Aujourd'hui âgé de 75 ans, Rick Lee a laissé à sa fille la gérance du "Lee's Flower shop". C'est l'une des dernières institutions de U Street, rue surnommée à l'époque le "Black Broadway" pour ses clubs de jazz où se sont produits parmi les plus grands noms comme Billie Holiday, Duke Ellington et Louis Armstrong.

"A l'annonce des premiers pillages, je me suis précipité vers la boutique", raconte à l'AFP M. Lee, alors militant des droits civiques qui travaillait près de la Maison Blanche. "Ma mère était seule, mon père était bloqué à Boston et il fallait que je protège ma mère et le magasin."

"On ne savait pas qui étaient les pillards, on se doutait que c'étaient des Noirs en colère", dit-il.
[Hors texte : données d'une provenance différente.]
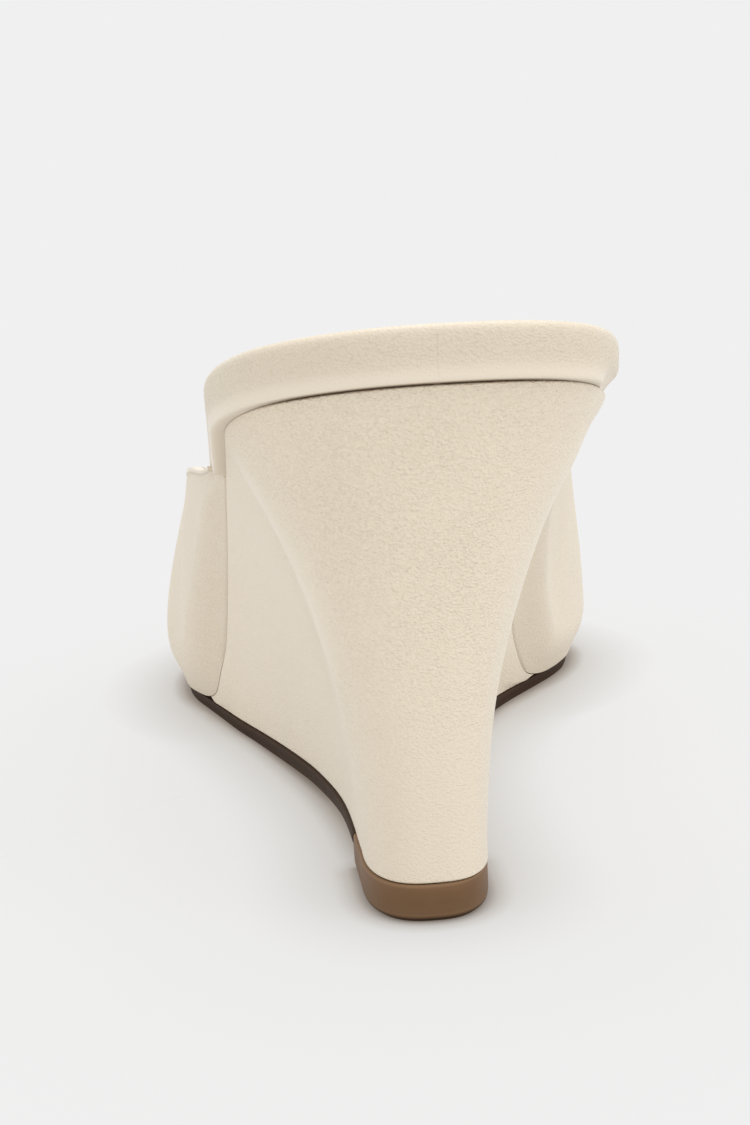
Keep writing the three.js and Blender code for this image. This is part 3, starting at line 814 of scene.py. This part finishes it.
class MULE_OT_wedge(Operator):
    """Adds the wedge, covered with leather that sweeps in from the seam to the narrow foot"""

    bl_idname = "mule.wedge"
    bl_label = "Covered wedge"

    ROWS = 60
    FINE_ROWS = (0.0, 0.0015, 0.003, 0.005, 0.009, 0.015, 0.025)
    BACK_PLACES, SIDE_PLACES = 60, 80
    # Depth of the grain, and how much lighter this piece's copy of the leather is painted, as painted light
    GRAIN_DEPTH, SHADE = 1.5, 1.07
    SEAM_GAP = 0.06 * MM
    # How hollow the sides are at the heel and at the ball, 1 is straight
    SWEEP_BACK, SWEEP_BALL = 2.1, 1.2
    # The edges tuck in by no more than this share of the height
    MOST_TUCK = 0.4
    RIDGE_HALF = 5.2 * MM
    TUCK = 0.3 * MM
    TUCK_REACH = 0.12 * MM
    # How far the cover swells out under the footbed, in millimetres, by place
    FLARE = {
        "at": (-1.0, -0.7, -0.45, -0.3, -0.2, -0.1, 0.0, 0.05, 0.1, 0.165, 0.25, 0.4, 0.6, 1.0),
        "outer": (0.45, 0.42, 0.2, 0.08, 0.06, 0.05, 0.05, 0.08, 0.1, 0.18, 0.3, 0.3, 0.3, 0.3),
        "inner": (0.45, 0.42, 0.34, 0.32, 0.45, 0.55, 0.9, 1.3, 1.55, 1.4, 1.15, 0.8, 0.74, 0.74),
    }
    FLARE_REACH = 6 * MM
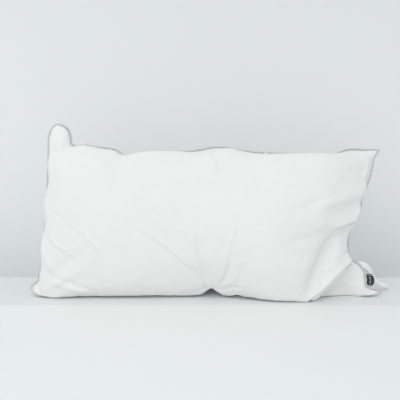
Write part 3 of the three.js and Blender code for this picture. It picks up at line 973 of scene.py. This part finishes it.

Il décide de peindre l'inscription "Soul Brother" (frère d'âme) sur les fenêtres "pour montrer que le magasin appartenait à des Noirs".

"On est restés debout toute la nuit, avec un fusil à pompe. On était prêts à toute éventualité mais heureusement, on n'a pas eu de problèmes", ajoute Rick Lee, estimant que ces mots "nous ont peut-être protégés".

"D'autres magasins tenus par des Noirs avaient la même inscription et n'ont pas subi de dégâts", souligne-t-il.

"La première nuit a été dure, il y avait de la fumée partout, les magasins étaient mis à feu et pillés, raconte M. Lee. Puis le maire a fait intervenir la Garde nationale et les violences ont diminué".

- La colère comme réponse -

Au coeur de la colère, l'assassinat de Martin Luther King par un suprémaciste blanc et les inégalités raciales.

Les émeutes sont d'abord une réponse à la mort du pasteur noir, un "champion qui avait risqué sa vie pour rassembler" les Noirs et les Blancs, explique M. Lee.

"Nous n'avons pas laissé sa mort impunie, nous avons fait quelque chose", dit-il en faisant écho au sentiment de la communauté afro-américaine à l'époque.

La plupart des magasins brûlés "appartenaient à des juifs et des Blancs qui n'embauchaient pas de Noirs et ça faisait partie de la colère", rappelle Rick Lee. "La mentalité, c'était +vous ne nous donnez pas de travail, on vous met le feu+", explique-t-il.

Ces magasins incendiés n'ont pas rouvert, les commerçants sont partis et le quartier s'est enfoncé dans la pauvreté, la drogue et la délinquance, jusqu'à l'arrivée du métro au début des années 90 suivie d'une gentrification récente spectaculaire.

"Les Noirs ont été délogés par les promoteurs immobiliers, attirés par les perspectives de rénovations", raconte M. Lee en montrant les immeubles modernes et les bars branchés qui longent désormais la grande artère.

"Maintenant, la majorité des habitants sont blancs, ça a changé le visage de ce quartier qui était entièrement noir", dit-il.

"Je n'ai jamais rien eu contre les Blancs, souligne M. Lee. Mon problème, ce sont les gens remplis de haine, qui veulent la division du pays".

Il assure être heureux des transformations du quartier. Mais il souhaiterait aussi qu'on installe "une espèce de mémorial" pour que ces trois jours d'émeute ne tombent pas dans l'oubli.